** begin Information provided **

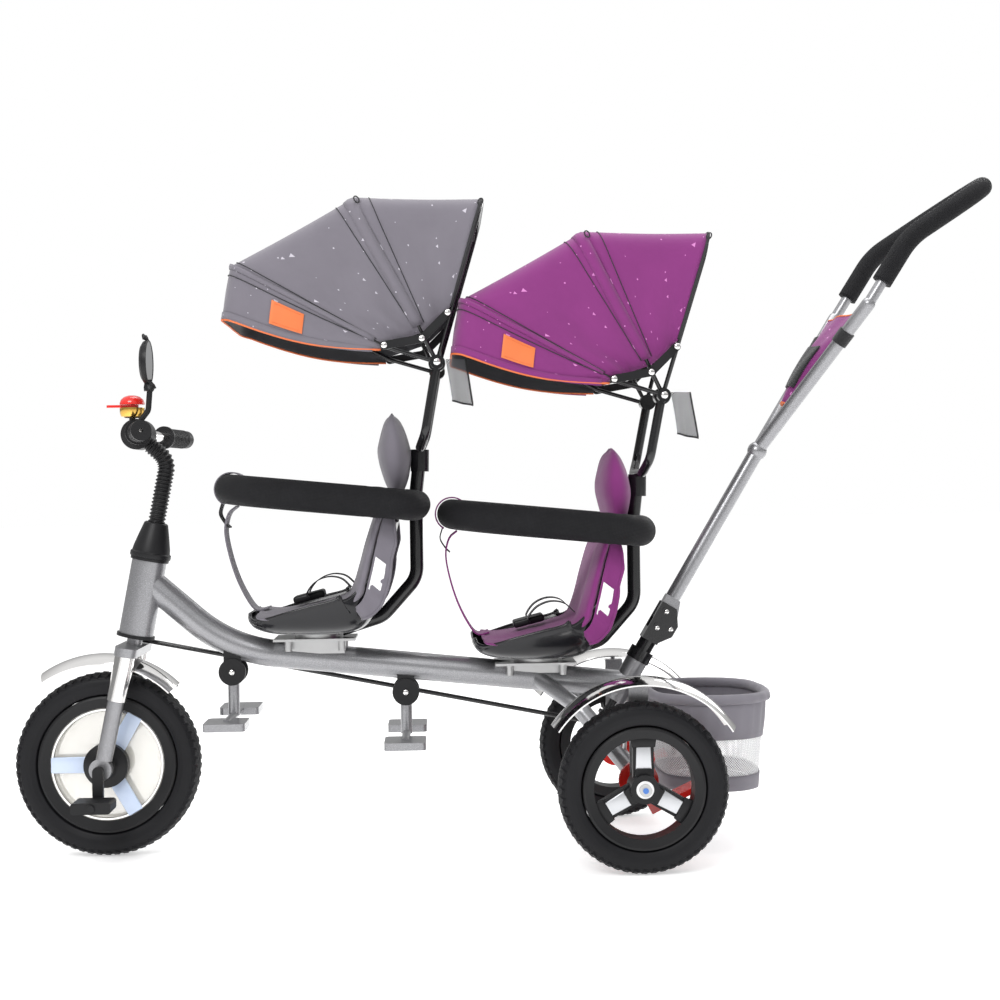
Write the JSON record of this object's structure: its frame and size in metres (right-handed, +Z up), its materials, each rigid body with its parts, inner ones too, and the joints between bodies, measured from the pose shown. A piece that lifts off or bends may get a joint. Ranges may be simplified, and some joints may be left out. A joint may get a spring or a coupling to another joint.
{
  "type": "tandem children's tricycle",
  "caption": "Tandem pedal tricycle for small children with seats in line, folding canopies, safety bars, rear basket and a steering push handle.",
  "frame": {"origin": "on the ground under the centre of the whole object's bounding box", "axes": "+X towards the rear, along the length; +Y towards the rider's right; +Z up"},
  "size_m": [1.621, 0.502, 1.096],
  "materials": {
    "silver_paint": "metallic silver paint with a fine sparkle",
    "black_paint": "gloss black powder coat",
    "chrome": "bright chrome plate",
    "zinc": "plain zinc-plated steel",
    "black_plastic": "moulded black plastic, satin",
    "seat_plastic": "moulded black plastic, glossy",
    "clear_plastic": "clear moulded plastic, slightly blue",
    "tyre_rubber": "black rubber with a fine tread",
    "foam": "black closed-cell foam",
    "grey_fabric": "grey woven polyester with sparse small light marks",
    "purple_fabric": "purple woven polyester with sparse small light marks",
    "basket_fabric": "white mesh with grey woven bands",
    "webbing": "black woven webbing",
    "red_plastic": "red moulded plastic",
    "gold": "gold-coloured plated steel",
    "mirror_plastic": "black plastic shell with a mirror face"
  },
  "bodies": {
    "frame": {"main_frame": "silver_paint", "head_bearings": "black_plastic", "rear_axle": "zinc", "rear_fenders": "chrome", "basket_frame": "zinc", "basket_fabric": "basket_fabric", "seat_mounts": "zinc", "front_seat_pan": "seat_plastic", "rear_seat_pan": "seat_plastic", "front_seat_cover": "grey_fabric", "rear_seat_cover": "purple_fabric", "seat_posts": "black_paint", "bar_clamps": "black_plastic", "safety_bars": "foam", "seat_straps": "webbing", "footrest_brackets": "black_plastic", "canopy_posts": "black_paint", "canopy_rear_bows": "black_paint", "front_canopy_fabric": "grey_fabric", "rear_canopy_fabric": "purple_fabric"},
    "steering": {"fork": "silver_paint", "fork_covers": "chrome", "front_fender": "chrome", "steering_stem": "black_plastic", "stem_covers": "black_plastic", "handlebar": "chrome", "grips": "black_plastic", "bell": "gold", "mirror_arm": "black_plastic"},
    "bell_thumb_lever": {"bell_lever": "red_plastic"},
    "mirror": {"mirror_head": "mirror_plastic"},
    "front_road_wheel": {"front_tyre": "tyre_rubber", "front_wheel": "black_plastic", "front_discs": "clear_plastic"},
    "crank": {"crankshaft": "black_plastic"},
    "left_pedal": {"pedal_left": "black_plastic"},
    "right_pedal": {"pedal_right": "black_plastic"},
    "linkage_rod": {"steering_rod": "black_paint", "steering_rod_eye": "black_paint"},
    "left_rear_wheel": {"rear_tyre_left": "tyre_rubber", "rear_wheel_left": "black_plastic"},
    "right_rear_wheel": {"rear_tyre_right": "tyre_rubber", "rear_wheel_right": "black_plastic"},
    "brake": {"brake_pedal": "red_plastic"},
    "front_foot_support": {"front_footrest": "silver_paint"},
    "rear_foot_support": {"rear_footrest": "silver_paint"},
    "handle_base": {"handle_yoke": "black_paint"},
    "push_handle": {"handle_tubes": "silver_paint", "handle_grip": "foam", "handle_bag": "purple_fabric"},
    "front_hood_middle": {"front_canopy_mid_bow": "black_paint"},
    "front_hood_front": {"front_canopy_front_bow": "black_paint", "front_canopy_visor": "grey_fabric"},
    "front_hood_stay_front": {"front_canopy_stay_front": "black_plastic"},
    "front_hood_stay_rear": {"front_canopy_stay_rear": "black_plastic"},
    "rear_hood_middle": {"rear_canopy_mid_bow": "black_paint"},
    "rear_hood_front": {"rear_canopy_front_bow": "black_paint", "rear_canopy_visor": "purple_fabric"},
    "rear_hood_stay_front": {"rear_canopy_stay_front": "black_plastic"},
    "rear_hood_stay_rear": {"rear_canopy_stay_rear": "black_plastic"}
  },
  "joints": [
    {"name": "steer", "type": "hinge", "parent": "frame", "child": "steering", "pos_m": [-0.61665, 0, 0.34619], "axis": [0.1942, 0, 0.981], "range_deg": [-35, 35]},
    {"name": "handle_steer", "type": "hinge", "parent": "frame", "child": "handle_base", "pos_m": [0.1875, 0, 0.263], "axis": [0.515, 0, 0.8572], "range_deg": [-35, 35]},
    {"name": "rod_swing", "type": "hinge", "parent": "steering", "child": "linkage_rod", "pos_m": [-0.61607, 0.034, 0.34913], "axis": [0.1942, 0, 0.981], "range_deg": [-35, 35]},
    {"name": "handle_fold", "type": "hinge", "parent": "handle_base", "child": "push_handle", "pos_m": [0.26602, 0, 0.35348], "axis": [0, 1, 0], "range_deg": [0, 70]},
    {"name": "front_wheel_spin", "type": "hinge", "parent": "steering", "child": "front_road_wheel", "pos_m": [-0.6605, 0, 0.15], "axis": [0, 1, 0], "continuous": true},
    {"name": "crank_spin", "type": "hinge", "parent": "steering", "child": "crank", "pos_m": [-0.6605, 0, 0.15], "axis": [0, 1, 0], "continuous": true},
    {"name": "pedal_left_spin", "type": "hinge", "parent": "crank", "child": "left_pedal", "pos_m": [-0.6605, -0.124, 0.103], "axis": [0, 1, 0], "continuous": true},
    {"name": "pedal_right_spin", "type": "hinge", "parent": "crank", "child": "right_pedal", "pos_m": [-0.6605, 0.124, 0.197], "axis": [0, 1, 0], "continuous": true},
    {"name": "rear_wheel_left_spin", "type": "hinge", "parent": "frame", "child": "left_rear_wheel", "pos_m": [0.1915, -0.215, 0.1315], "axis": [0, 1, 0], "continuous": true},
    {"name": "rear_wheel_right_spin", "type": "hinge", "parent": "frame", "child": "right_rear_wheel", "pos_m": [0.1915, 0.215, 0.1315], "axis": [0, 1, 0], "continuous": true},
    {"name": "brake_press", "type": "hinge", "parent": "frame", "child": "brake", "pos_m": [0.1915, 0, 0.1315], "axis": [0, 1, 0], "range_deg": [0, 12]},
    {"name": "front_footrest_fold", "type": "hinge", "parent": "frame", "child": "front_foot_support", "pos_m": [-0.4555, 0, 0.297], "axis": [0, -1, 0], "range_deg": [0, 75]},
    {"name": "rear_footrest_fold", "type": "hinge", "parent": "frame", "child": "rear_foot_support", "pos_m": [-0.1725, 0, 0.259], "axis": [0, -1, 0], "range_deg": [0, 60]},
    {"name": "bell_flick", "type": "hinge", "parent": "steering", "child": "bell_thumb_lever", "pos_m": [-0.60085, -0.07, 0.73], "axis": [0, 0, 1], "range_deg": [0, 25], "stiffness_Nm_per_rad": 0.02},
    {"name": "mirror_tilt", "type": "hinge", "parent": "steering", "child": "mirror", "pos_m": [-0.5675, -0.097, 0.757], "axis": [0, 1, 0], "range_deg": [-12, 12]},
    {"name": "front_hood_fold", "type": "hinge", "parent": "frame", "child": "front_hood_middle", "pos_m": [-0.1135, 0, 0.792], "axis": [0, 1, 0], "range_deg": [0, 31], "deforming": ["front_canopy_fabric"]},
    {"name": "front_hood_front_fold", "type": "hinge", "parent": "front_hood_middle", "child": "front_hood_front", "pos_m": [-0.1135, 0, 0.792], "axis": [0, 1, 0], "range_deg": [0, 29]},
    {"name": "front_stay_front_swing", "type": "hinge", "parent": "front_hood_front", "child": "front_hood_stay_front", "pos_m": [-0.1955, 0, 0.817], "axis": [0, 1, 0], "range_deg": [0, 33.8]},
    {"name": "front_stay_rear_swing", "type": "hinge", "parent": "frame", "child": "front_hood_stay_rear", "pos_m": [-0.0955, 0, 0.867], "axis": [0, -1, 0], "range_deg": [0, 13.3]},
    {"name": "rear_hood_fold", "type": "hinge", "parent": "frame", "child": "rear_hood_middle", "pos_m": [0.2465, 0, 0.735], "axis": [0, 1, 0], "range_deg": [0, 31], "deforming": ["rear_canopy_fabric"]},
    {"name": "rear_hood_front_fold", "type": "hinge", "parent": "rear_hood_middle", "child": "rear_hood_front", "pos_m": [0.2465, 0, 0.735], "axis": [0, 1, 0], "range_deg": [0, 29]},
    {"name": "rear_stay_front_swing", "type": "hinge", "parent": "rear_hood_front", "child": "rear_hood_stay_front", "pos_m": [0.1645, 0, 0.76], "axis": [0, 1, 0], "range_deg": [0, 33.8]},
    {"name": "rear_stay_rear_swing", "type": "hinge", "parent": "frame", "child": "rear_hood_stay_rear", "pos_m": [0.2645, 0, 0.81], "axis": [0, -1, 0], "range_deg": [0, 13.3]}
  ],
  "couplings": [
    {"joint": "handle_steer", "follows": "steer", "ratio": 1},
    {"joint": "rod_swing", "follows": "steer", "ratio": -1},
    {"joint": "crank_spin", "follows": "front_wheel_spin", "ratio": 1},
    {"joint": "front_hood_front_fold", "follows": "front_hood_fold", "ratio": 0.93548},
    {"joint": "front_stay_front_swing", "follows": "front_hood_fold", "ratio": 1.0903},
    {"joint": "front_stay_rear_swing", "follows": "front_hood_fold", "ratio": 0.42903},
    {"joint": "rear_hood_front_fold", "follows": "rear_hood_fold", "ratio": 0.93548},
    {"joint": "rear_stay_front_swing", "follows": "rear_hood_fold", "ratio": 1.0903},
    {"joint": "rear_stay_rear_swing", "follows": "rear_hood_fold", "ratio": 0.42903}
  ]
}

** end Information provided **

#### Directions for this task:
Report the number of lines holding the string "materials", without any other words.

#### Result of the task:
2